In Washington, President Clinton said King Hussein showed ``real courage″ in granting the asylum request, and pledged to protect Jordan in case of any Iraqi retaliation. Clinton said he had discussed the situation with King Hussein by telephone soon after the defections.

``We owe it to the people who are our partners in peace in the Middle East to stand behind them,″ Clinton said at a White House news conference Thursday.

The departure of the brothers, coupled with the dismissal last month of Ali Hassan al-Majid as defense minister, indicate that the al-Majid clan is losing power.

The clan, related to Saddam on his father’s side and long a pillar of the regime, appear to have been unseated in a power struggle with Saddam’s sons and half-brothers.

That would mean that Saddam’s sons, hard-liners who oppose diplomatic efforts to get the United Nations to lift the crippling trade sanctions, may be gaining influence _ and that Iraq will isolate itself even further.

But it was not clear whether this could lead to a new confrontation with the United Nations and the United States.

Kamel Abu Jaber, a political analyst and Jordan’s former foreign minister, said the defections were ``an indication of serious trouble at the top in Iraq.

``It seems that the inner circle is deteriorating. It’s obvious that the leadership is cracking.″

Kabariti, the Jordanian foreign minister, gave no details on how the defectors had left Iraq, and officials refused to say where they were staying. There was unusually tight security around one of the royal guest palaces in Amman, but officials denied the defectors were there.

Another official said the Iraqis will leave ``for a brotherly Arab country,″ but declined to say which country, or when they would go.

Jordan shelters nearly 30,000 Iraqi refugees, and the defectors were believed to be under heavy guard.

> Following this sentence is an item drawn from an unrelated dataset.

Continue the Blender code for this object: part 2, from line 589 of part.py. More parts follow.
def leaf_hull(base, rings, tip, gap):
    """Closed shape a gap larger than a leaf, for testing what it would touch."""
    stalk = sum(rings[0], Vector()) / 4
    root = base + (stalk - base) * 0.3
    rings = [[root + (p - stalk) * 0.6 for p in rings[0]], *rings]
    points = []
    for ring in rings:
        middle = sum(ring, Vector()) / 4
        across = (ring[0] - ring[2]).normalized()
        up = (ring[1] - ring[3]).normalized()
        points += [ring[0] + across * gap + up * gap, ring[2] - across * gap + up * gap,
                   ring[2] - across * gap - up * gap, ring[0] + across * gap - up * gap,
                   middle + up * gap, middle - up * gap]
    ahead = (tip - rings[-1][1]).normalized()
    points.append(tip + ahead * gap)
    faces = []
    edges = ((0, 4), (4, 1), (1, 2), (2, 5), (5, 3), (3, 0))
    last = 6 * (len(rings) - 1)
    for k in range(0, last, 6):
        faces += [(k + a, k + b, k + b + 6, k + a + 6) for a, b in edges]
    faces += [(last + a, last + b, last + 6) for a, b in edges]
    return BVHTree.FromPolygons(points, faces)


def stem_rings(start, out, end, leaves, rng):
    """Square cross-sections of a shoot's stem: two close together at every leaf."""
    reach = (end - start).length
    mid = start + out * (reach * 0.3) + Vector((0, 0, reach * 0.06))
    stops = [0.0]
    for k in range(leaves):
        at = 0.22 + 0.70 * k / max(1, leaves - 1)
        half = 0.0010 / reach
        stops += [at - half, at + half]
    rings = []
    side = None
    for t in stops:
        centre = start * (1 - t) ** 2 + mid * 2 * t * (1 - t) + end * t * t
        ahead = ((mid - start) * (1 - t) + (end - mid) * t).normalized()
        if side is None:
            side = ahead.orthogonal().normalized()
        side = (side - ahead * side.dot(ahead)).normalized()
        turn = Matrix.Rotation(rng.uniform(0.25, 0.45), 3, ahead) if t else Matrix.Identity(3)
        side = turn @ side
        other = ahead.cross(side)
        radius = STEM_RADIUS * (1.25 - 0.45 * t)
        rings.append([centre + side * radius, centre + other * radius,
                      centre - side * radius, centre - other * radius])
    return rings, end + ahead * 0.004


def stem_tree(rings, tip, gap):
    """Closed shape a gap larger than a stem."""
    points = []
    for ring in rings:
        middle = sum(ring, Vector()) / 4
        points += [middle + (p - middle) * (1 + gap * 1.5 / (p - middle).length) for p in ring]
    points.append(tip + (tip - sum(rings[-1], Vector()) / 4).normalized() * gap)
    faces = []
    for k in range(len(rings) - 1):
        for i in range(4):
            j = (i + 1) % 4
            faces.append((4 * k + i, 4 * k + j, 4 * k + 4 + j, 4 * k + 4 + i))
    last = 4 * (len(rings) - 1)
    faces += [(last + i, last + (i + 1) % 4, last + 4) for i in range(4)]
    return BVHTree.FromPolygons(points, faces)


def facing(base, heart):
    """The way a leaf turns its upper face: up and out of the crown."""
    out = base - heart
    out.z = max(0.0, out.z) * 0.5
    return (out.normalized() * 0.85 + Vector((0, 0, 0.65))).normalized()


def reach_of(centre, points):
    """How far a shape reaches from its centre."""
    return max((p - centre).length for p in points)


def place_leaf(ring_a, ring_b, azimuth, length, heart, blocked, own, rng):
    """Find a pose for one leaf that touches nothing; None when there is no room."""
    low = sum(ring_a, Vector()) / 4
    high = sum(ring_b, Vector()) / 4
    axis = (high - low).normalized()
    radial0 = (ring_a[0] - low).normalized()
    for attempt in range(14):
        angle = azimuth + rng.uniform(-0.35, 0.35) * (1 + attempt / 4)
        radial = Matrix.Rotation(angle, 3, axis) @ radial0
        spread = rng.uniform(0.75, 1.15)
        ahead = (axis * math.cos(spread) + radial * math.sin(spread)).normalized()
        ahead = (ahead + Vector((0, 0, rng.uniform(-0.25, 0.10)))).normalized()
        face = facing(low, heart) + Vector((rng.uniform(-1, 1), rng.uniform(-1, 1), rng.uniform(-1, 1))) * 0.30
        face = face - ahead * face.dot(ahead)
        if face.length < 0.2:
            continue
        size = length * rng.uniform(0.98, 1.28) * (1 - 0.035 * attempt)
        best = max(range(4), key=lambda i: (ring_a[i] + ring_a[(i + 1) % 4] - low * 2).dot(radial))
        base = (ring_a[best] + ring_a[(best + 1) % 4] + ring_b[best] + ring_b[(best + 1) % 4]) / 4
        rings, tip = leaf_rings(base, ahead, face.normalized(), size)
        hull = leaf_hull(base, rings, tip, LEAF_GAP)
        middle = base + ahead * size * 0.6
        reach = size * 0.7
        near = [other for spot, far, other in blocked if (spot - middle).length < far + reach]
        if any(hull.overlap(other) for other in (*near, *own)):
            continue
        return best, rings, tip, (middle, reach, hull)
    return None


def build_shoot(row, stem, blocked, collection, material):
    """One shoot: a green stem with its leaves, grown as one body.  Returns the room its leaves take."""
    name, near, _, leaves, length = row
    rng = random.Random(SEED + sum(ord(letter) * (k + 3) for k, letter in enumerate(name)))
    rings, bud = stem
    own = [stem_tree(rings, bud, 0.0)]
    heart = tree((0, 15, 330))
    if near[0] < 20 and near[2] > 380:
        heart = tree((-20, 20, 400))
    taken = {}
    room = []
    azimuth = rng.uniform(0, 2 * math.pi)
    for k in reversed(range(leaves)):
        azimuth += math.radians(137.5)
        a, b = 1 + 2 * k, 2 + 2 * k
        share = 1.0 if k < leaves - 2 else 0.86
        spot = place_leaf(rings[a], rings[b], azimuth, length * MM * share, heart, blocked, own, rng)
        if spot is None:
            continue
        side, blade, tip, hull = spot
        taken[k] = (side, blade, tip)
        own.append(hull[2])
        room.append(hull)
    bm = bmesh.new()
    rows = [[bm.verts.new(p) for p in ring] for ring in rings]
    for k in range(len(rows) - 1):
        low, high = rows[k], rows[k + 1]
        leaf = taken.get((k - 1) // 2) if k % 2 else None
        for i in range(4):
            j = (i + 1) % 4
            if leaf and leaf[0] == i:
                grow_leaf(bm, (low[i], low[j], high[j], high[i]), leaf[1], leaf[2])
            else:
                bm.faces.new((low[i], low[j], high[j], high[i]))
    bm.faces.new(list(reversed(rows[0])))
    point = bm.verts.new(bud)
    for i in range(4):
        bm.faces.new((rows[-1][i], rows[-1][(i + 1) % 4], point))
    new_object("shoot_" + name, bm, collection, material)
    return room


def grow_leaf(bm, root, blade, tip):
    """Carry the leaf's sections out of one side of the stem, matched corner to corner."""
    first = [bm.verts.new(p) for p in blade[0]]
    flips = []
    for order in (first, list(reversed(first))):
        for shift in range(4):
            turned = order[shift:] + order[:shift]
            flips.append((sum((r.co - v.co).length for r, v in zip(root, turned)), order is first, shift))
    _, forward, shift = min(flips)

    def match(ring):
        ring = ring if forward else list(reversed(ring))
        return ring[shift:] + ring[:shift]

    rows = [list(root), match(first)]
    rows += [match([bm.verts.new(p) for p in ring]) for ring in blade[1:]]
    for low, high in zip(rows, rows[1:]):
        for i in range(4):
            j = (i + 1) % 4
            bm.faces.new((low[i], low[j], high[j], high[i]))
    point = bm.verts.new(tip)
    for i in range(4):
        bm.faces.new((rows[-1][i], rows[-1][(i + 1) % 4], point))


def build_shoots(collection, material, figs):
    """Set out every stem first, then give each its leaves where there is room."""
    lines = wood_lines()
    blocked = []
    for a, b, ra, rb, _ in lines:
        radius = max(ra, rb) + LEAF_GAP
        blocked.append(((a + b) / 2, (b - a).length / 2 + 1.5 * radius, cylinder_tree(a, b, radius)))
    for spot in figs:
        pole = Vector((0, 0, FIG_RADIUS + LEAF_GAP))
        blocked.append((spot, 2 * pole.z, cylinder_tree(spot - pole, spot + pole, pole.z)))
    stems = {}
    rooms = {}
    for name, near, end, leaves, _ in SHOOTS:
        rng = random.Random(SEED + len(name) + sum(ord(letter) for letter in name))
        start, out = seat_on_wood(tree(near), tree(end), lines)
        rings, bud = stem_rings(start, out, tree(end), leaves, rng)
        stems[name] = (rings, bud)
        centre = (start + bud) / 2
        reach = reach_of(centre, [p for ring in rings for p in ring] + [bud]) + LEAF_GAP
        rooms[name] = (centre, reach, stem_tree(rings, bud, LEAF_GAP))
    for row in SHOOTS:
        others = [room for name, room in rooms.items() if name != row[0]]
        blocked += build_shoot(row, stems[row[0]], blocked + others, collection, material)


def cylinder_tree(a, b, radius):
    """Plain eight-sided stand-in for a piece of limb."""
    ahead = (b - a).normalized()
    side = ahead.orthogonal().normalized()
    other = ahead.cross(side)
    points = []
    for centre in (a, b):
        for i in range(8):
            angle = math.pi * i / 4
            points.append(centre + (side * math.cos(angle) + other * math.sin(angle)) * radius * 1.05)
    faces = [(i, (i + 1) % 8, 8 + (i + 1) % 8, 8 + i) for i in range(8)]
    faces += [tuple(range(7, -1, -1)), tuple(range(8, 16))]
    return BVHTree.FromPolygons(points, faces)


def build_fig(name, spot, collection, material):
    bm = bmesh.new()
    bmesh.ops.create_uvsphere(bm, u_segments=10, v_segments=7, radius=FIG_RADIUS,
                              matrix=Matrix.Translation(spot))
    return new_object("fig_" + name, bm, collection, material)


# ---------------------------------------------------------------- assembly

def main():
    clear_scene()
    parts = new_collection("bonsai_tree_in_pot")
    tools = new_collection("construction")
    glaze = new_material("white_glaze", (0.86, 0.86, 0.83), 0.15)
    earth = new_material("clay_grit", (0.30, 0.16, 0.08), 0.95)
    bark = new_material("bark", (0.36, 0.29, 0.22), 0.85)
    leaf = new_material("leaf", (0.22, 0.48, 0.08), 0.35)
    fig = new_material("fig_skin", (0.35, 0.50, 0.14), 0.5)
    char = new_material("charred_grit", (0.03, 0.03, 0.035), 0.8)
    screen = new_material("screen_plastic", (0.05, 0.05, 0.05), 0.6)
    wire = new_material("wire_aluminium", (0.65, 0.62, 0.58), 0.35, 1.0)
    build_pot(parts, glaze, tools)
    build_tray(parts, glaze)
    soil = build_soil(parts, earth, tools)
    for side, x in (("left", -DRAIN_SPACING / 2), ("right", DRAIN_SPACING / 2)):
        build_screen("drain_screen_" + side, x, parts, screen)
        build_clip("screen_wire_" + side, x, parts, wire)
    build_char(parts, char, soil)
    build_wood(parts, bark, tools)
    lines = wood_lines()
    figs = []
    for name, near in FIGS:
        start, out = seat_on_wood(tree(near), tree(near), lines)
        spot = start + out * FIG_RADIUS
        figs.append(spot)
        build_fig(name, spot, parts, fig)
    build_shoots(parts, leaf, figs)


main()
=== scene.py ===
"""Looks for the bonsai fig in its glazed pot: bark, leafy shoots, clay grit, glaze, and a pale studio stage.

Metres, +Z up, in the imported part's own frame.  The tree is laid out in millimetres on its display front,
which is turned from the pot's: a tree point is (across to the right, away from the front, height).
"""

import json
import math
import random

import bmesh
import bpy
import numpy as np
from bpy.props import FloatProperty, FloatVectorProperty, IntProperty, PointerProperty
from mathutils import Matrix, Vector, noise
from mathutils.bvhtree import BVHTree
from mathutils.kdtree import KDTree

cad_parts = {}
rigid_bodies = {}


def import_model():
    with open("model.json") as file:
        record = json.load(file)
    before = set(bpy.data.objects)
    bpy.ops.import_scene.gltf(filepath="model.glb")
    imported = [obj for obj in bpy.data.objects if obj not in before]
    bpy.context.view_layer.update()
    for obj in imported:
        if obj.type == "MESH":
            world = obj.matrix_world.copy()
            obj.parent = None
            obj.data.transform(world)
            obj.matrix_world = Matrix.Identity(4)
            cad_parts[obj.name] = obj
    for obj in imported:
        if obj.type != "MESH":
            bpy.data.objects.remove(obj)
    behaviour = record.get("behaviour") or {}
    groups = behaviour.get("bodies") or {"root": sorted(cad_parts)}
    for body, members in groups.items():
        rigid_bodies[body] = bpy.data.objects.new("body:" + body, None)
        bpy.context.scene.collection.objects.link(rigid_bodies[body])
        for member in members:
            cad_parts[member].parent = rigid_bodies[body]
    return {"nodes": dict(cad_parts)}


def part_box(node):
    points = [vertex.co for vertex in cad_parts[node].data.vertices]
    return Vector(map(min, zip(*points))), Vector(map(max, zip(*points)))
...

Iraqi intelligence agents are known to operate in Jordan, and Saddam’s security services have been blamed for killing earlier defectors.

The most significant of the defections was that of Hussein Kamel al-Majid, who oversaw Iraq’s military buildup and clandestine weapons programs throughout the 1980s.

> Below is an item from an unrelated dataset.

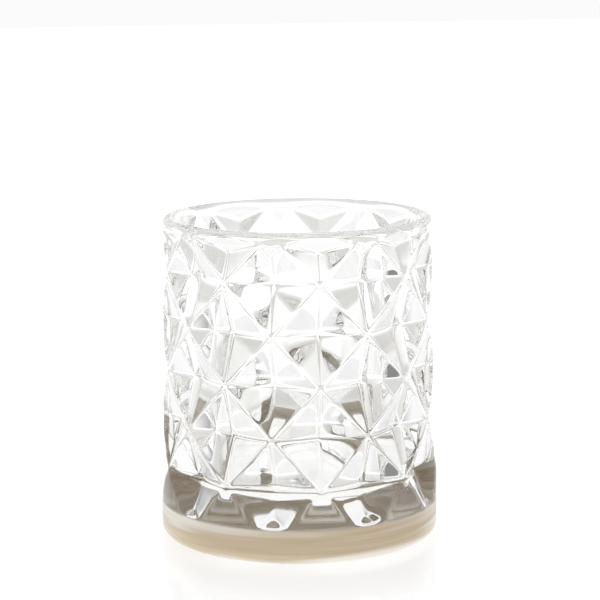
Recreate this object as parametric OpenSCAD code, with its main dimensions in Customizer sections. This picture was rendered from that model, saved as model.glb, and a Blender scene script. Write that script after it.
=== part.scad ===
// Whiskey tumbler of pressed clear glass. Its wall is cut all over with a net of star points:
// rows of diamond-shaped pits leave raised ridges, and eight edges meet at each star.
// The heavy foot carries a sprayed pearl lustre. Upright on +Z, origin on the resting plane.

/* [Glass] */
// Height from the resting plane to the top of the rim
glass_h = 95.6; // [92:0.1:104]
// Outer diameter of the rim
rim_d = 80; // [78:0.1:84]
// Outer diameter of the foot
foot_d = 82.6; // [81:0.1:86]
// Radius of the rounded corner between the side of the foot and its underside
foot_corner_r = 3.4; // [2:0.1:5]

/* [Inside] */
// Inner diameter at the mouth
mouth_d = 72; // [68:0.5:73]
// Inner diameter of the wall just under the flared lip
throat_d = 68; // [64:0.1:69]
// Height over which the inner wall flares out to the mouth
flare_h = 14; // [6:0.5:20]
// Inner diameter where the wall meets the floor fillet
floor_d = 66.4; // [62:0.1:67]
// Thickness of solid glass under the floor, at its centre
base_t = 15; // [12:0.5:19]
// Radius of the fillet between the inner wall and the floor
floor_fillet_r = 7; // [4:0.5:10]

/* [Star relief] */
// Stars in one row round the glass
stars = 9; // [6:1:12]
// Height from one row of stars to the next
row_h = 14.74; // [14:0.01:15]
// Height of the lowest row of stars
first_row_z = 21.8; // [21:0.1:23]
// Depth of each pit below the ridges round it
pit_depth = 5; // [2:0.1:5.2]
// Depth of the pits in the lowest row, which run down into the foot
low_pit_depth = 5.5; // [2:0.1:5.7]
// Height above the resting plane where the relief stops under the rim, above a pit
arch_z = 93.5; // [91:0.1:93.5]

/* [Underside] */
// Width of the flat ring that the glass stands on
ring_w = 12; // [3:0.5:14]
// Depth of the hollow inside the resting ring
punt_depth = 1.2; // [0.6:0.1:2]

/* [Lustre] */
// Height of the lustred band on the side of the foot
lustre_h = 10.4; // [8:0.1:12]
// Thickness of the lustre coat
lustre_t = 0.15; // [0.1:0.05:0.3]

/* [Hidden] */

rim_r = rim_d / 2;
foot_r = foot_d / 2;
mouth_r = mouth_d / 2;
throat_r = throat_d / 2;
floor_r = floor_d / 2;
lip_r = (rim_r - mouth_r) / 2;
// Resting ring: from the corner fillet inwards
ring_outer_r = foot_r - foot_corner_r;
ring_inner_r = ring_outer_r - ring_w;
// Steps of the relief skin between two neighbouring columns and rows of the star net
steps = 3;
columns = 2 * stars;
rows = 5;
// Ridge radius at the rim end and at the lowest row: the wall tapers towards the rim
ridge_r_top = rim_r - 0.05;
ridge_r_low = foot_r - 0.4;
shoulder_h = 3;
top_row_z = first_row_z + rows * row_h;
fillet_z = base_t + floor_fillet_r;
relief_top_z = glass_h - lip_r;
// How the ends of the net deepen: down from the arch at the top, up from the lustre at the bottom
arch_drop = 2;
arch_slope = 0.75;
tail_slope = 0.9;
tail_z = lustre_h + 0.4;
round_fn = 96;

// Distance of x from the nearest even number, 0 to 1: the triangle wave that spaces the stars
function wave(x) = abs(x - 2 * round(x / 2));

// Radius of the uncut skin: a plain foot, then a straight taper up to the rim
function skin_r(z) =
    z < first_row_z - shoulder_h ? foot_r :
    z < first_row_z ? foot_r + (ridge_r_low - foot_r) * (z - first_row_z + shoulder_h) / shoulder_h :
    ridge_r_low + (ridge_r_top - ridge_r_low) * (z - first_row_z) / (top_row_z - first_row_z);

// Depth of the pits v rows above the lowest row of stars
function pit_depth_at(v) = low_pit_depth + (pit_depth - low_pit_depth) * min(1, max(0, v));

// Depth of the net u columns round and v rows above the lowest row of stars. Below that row
// only the pits of the row itself go on, and they run out downwards.
function net_depth(u, v) =
    pit_depth_at(v) * (v >= 0 ? abs(wave(u) - wave(v)) : max(0, wave(u) + v));

// The arch closes each top pit, and the lowest pits run out above the lustre
function arch_depth(u, z) = max(0, arch_slope * (arch_z - arch_drop * pow(wave(u), 2) - z));
function tail_depth(z) = max(0, tail_slope * (z - tail_z));

function relief_r(u, z) =
    skin_r(z) - min(net_depth(u, (z - first_row_z) / row_h), arch_depth(u, z), tail_depth(z));

// A closed skin of facets: one ring of points per level, with a flat cap at each end
module relief_skin() {
    n = columns * steps;
    net_levels = [for (i = [-steps : rows * steps]) first_row_z + i * row_h / steps];
    levels = concat(
        lustre_h, tail_z, tail_z + 2.5,
        [for (z = net_levels) if (z > tail_z + 3 && z < relief_top_z - 1) z],
        arch_z - 1.2, relief_top_z);
    count = len(levels);
    ring_points = [for (z = levels) for (i = [0 : n - 1])
        let (a = i * 360 / n - 90, r = relief_r(i / steps, z))
        [r * cos(a), r * sin(a), z]];
    // Each quad is split along the ridge that runs through it, seen from outside
    side_faces = [for (j = [0 : count - 2]) for (i = [0 : n - 1])
        let (a = j * n + i, b = j * n + (i + 1) % n, c = b + n, d = a + n,
             row = floor(((levels[j] + levels[j + 1]) / 2 - first_row_z) / row_h))
        each (floor(i / steps) + row) % 2 == 0 ? [[a, c, b], [a, d, c]] : [[a, d, b], [b, d, c]]];
    bottom = [for (i = [0 : n - 1]) i];
    top = [for (i = [0 : n - 1]) count * n - 1 - i];
    polyhedron(points = ring_points, faces = concat([bottom], side_faces, [top]), convexity = 8);
}

// Solid of the plain foot, inset by the coat so that the lustre finishes flush
module foot_blank() {
    side_r = foot_r - lustre_t;
    rotate_extrude($fn = round_fn) {
        difference() {
            square([side_r, lustre_h]);
            translate([ring_outer_r, 0]) square([foot_corner_r, foot_corner_r]);
            square([ring_inner_r, punt_depth]);
        }
        intersection() {
            translate([ring_outer_r, foot_corner_r]) circle(foot_corner_r - lustre_t, $fn = round_fn);
            translate([ring_outer_r, 0]) square([foot_corner_r, foot_corner_r]);
        }
        translate([ring_outer_r - 1, 0]) square([1, 1]);
    }
}

// Upper half of a round lip
module rim_lip() {
    rotate_extrude($fn = round_fn)
    intersection() {
        translate([rim_r - lip_r, relief_top_z]) circle(lip_r, $fn = 48);
        translate([mouth_r, relief_top_z]) square([2 * lip_r, lip_r]);
    }
}

// Radius of the inner wall: a straight draft that flares out to the mouth
function inner_r(z) =
    floor_r + (throat_r - floor_r) * (z - fillet_z) / (relief_top_z - fillet_z)
    + (mouth_r - throat_r) * pow(max(0, 1 - (relief_top_z - z) / flare_h), 2);

// The space for the drink: drafted wall, filleted into a flat floor
module drink_space() {
    fillet_x = floor_r - floor_fillet_r;
    flare_levels = [for (i = [0 : 6]) relief_top_z - flare_h * (1 - i / 6)];
    rotate_extrude($fn = round_fn) {
        polygon(concat(
            [[0, fillet_z], [floor_r, fillet_z]],
            [for (z = flare_levels) [inner_r(z), z]],
            [[mouth_r, glass_h], [0, glass_h]]));
        translate([0, base_t]) square([fillet_x, floor_fillet_r]);
        intersection() {
            translate([fillet_x, fillet_z]) circle(floor_fillet_r, $fn = 64);
            translate([fillet_x, base_t]) square([floor_fillet_r, floor_fillet_r]);
        }
    }
}

module glass_body() {
    color("aliceblue", 0.6)
    union() {
        difference() {
            union() {
                foot_blank();
                relief_skin();
            }
            drink_space();
        }
        rim_lip();
    }
}

module foot_lustre_band() {
    color("tan")
    rotate_extrude($fn = round_fn) difference() {
        union() {
            translate([ring_outer_r, foot_corner_r]) circle(foot_corner_r, $fn = round_fn);
            translate([ring_outer_r, foot_corner_r]) square([foot_corner_r, lustre_h - foot_corner_r]);
        }
        translate([ring_outer_r, foot_corner_r]) circle(foot_corner_r - lustre_t, $fn = round_fn);
        translate([0, foot_corner_r]) square([foot_r - lustre_t, lustre_h]);
        square([ring_outer_r + 0.8, lustre_h]);
    }
}

glass_body();
foot_lustre_band();
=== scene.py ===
"""Whiskey tumbler of pressed glass, in a plain white studio.

The CAD frame gives the overall height, the foot and the lustre band. This script builds finer meshes of
the same two pieces, with rounded ridges, and gives them their materials.
Lengths are in metres, and values in millimetres are multiplied by MM.
"""

import math

import bpy
import numpy as np
from mathutils import Matrix, Vector


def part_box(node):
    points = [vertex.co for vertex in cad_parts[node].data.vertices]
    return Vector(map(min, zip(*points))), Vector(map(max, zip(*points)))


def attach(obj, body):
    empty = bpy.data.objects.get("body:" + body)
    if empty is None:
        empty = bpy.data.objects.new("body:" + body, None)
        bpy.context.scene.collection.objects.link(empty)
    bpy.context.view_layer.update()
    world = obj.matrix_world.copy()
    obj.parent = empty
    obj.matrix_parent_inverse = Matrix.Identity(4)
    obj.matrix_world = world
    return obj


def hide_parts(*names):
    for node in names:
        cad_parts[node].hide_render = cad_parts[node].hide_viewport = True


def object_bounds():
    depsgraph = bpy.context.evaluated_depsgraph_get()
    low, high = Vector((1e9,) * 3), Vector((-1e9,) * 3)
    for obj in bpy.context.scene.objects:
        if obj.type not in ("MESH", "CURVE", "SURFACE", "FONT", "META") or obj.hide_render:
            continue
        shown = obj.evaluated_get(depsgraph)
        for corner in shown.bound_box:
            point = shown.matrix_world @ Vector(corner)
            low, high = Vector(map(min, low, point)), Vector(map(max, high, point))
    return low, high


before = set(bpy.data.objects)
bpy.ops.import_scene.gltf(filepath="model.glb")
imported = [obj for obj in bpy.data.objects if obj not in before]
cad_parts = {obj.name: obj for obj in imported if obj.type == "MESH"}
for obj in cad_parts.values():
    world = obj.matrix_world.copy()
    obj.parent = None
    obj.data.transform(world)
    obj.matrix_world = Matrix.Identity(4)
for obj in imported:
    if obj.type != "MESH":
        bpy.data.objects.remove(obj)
cad_low, cad_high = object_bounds()

MM = 0.001

# Outline of the glass, as in the CAD model
GLASS_H = cad_high.z
FOOT_R = cad_high.x
RIM_R = 40 * MM
MOUTH_R = 36 * MM
FLOOR_R = 33.2 * MM
WALL_TOP_R = 34 * MM
FLARE_H = 14 * MM
BASE_T = 15 * MM
FLOOR_FILLET_R = 7 * MM
FOOT_CORNER_R = 3.4 * MM
LIP_R = (RIM_R - MOUTH_R) / 2
RELIEF_TOP_Z = GLASS_H - LIP_R
RING_OUTER_R = FOOT_R - FOOT_CORNER_R
RING_INNER_R = RING_OUTER_R - 12 * MM
PUNT_Z = 1.2 * MM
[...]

His career has waxed and waned amid the convoluted power struggle between the al-Majids and Saddam’s half-brothers.

He was appointed head of the Military Industrialization Organization on June 30, regaining a fiefdom he had held for much of the 1980s. When Saddam changed his Cabinet last month, al-Majid was promoted again, becoming minister of industry and minerals in addition to his other posts.

That indicated he was still close to Saddam, and it was not known what caused him to flee.

The state-controlled Iraqi media did not report the defections, but said Thursday night _ without explanation _ that al-Majid had been dismissed from his posts.

The official Iraqi News Agency said Adnan Abdel-Majid Jassim, head of the presidential office, was named industry minister. Oil Minister Gen. Amer Mohammed Rashid was appointed acting head of the Military Industrialization Organization.

Iraqi opposition sources said the defections followed an attempt to assassinate one of Saddam’s half-brothers, Wathban al-Ibrahimi, at a wedding on Monday.

Baghdad’s Babel daily, owned by Odai Hussein, said Wathban was shot in the leg. Reports of attacks on political leaders are rare in Iraq and Babel’s report may have been part of the struggle between the al-Majids and Saddam’s sons.